Instructions for the task ::
Repeat exactly what appears from the opening line of the listing to the line with "return node", inclusive.

Data segment ::
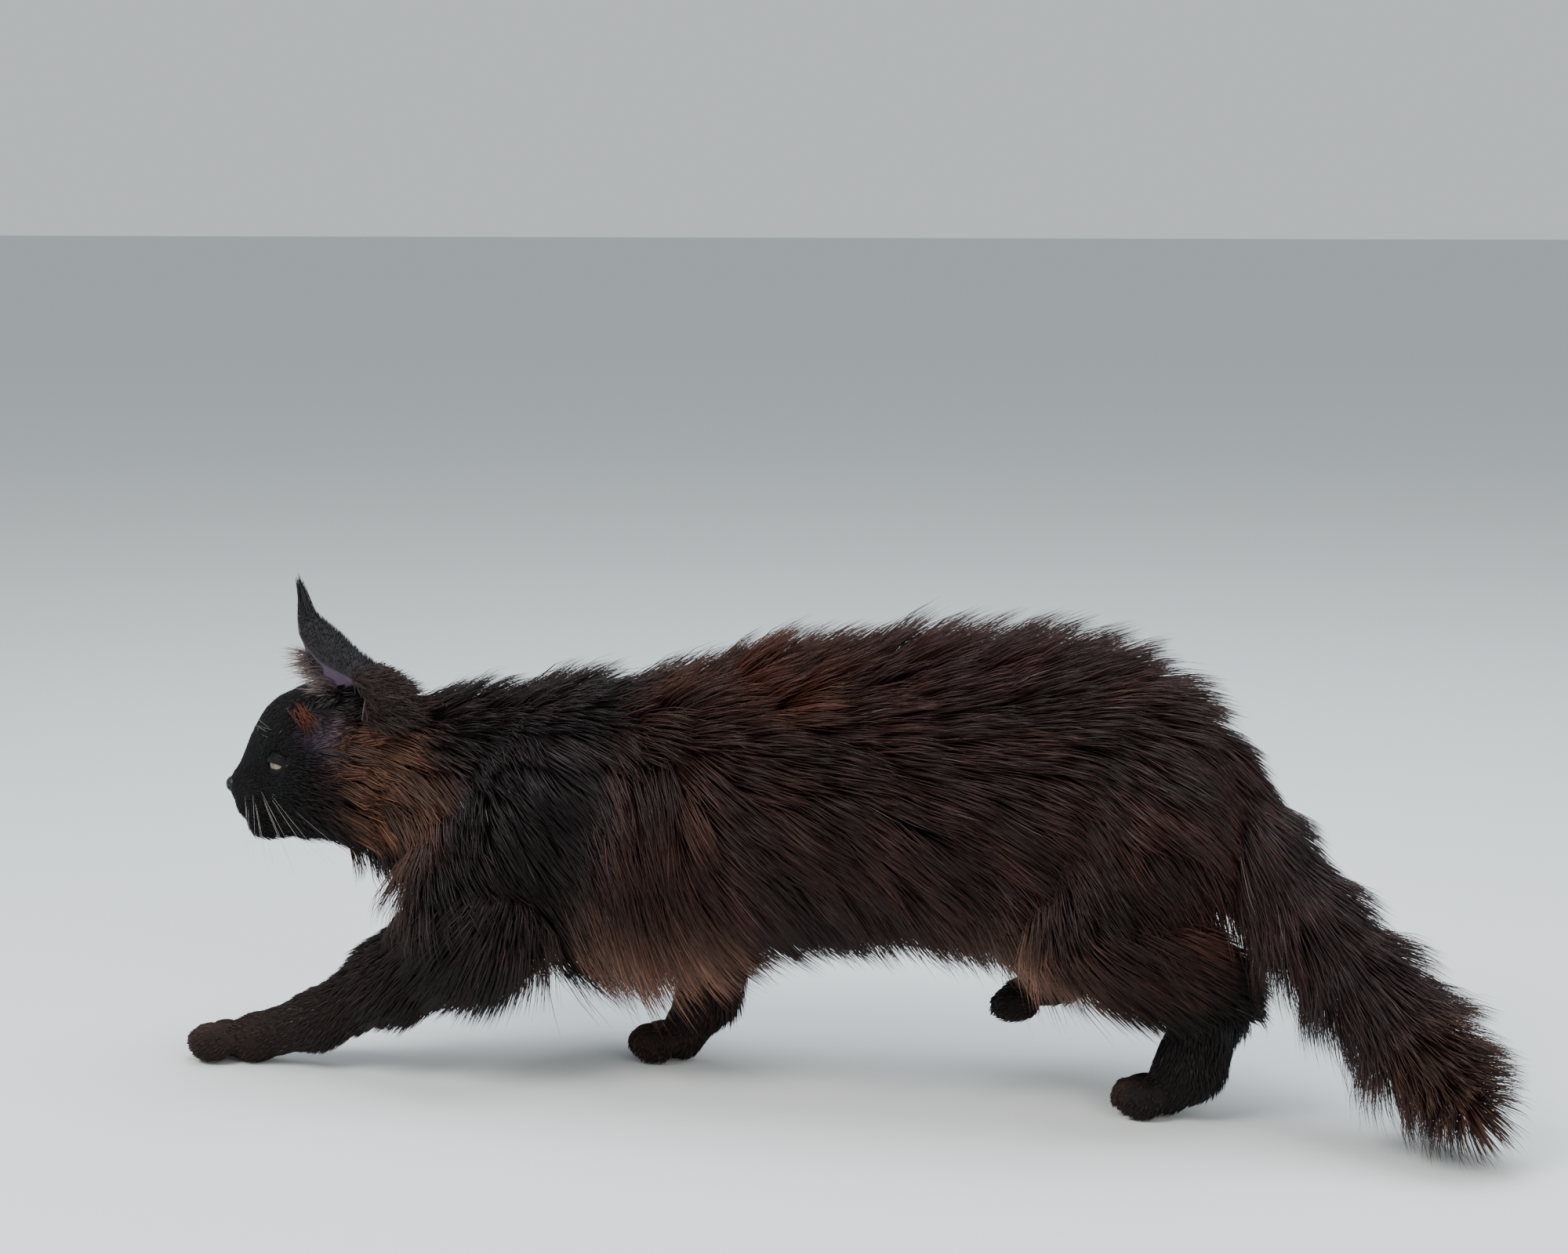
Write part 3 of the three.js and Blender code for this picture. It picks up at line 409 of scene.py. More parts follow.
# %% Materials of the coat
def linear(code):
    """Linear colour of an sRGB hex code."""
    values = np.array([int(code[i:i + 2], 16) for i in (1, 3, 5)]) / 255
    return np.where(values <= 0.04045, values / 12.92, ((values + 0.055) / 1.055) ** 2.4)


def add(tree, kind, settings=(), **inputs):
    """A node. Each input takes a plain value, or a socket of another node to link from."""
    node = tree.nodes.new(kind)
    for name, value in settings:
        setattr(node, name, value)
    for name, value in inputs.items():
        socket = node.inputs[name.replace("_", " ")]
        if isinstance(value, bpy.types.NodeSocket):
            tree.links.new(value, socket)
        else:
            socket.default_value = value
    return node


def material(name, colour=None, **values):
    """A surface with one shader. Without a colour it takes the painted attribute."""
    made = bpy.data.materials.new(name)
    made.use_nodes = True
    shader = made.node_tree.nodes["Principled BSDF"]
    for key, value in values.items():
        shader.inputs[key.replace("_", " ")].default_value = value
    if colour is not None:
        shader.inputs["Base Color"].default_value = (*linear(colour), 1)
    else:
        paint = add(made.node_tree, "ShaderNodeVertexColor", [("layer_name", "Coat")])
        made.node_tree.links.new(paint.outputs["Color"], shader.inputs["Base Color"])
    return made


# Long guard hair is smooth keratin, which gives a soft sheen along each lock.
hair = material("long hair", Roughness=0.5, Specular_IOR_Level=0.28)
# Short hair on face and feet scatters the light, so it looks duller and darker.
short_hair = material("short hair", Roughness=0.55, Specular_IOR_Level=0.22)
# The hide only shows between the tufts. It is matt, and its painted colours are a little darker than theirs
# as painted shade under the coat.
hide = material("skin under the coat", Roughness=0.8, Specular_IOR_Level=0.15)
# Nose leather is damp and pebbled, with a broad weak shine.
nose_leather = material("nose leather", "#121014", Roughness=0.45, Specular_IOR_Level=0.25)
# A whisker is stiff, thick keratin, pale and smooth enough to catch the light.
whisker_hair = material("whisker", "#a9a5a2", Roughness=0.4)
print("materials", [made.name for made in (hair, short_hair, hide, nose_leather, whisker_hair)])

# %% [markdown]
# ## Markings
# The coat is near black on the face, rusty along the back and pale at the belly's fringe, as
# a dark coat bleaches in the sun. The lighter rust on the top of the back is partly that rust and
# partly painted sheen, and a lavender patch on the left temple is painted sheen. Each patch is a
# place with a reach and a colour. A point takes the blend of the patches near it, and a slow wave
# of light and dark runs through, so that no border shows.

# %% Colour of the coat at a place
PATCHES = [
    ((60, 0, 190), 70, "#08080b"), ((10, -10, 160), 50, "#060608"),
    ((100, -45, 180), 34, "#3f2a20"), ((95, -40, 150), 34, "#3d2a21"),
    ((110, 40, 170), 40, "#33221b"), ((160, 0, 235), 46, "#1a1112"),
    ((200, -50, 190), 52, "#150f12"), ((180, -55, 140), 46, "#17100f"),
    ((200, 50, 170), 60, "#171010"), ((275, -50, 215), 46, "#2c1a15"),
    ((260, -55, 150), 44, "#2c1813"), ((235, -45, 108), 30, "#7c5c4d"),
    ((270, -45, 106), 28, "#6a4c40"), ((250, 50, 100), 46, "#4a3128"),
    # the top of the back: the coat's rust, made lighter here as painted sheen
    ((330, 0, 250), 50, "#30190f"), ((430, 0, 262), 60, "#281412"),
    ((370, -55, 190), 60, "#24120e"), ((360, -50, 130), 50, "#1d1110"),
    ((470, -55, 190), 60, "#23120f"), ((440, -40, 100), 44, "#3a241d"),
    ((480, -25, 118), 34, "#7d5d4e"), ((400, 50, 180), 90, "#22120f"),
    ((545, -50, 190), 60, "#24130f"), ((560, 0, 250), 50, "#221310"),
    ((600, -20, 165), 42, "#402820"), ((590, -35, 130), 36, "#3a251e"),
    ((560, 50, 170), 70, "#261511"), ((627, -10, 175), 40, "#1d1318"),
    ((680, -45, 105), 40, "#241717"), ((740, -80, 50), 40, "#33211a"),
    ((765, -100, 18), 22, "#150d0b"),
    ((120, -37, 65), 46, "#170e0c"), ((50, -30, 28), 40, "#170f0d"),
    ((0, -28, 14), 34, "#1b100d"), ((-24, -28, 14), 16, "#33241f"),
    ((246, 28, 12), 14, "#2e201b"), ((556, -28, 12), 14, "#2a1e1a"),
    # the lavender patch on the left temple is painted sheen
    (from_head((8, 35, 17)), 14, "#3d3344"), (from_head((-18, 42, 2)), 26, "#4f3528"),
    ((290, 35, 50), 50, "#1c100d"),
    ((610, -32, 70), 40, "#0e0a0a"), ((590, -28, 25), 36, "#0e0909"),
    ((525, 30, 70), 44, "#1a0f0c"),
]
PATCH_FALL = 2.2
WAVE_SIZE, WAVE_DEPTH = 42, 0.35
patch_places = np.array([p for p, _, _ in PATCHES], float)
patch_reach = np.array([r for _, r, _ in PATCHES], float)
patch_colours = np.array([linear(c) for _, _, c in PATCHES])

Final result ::
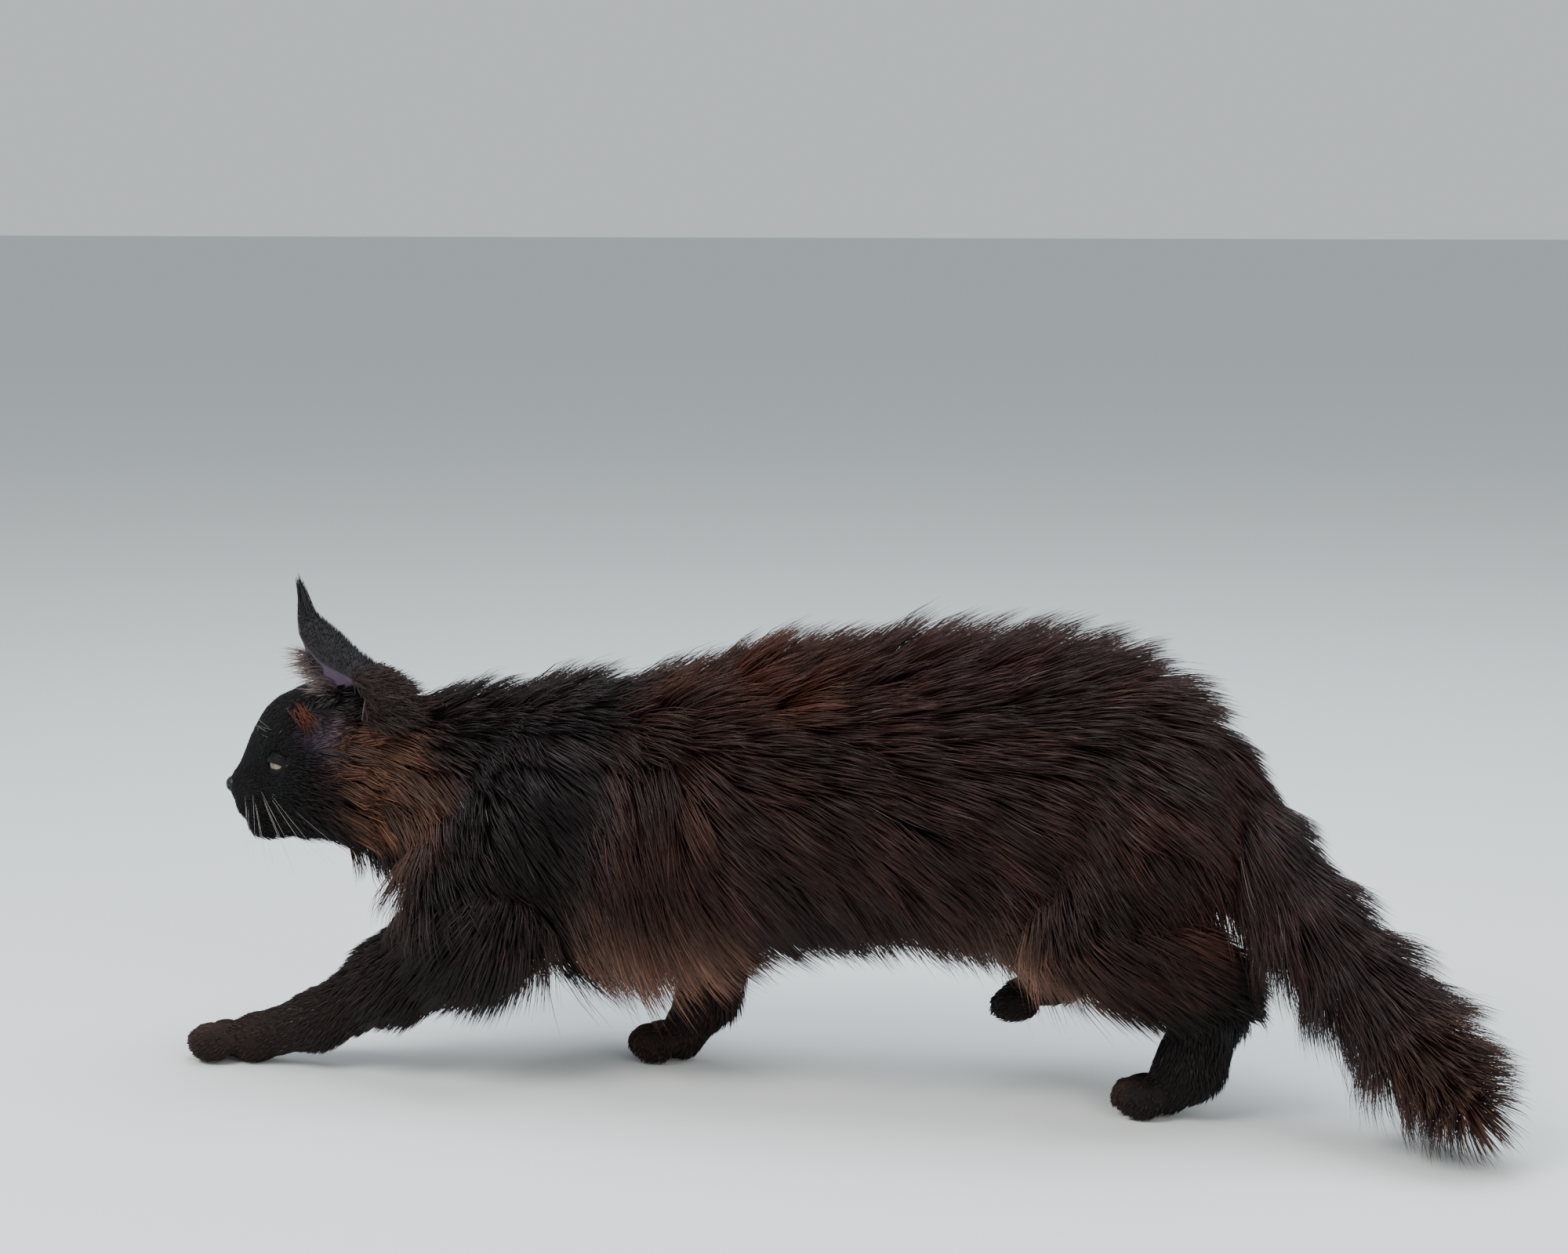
Write part 3 of the three.js and Blender code for this picture. It picks up at line 409 of scene.py. More parts follow.
# %% Materials of the coat
def linear(code):
    """Linear colour of an sRGB hex code."""
    values = np.array([int(code[i:i + 2], 16) for i in (1, 3, 5)]) / 255
    return np.where(values <= 0.04045, values / 12.92, ((values + 0.055) / 1.055) ** 2.4)


def add(tree, kind, settings=(), **inputs):
    """A node. Each input takes a plain value, or a socket of another node to link from."""
    node = tree.nodes.new(kind)
    for name, value in settings:
        setattr(node, name, value)
    for name, value in inputs.items():
        socket = node.inputs[name.replace("_", " ")]
        if isinstance(value, bpy.types.NodeSocket):
            tree.links.new(value, socket)
        else:
            socket.default_value = value
    return node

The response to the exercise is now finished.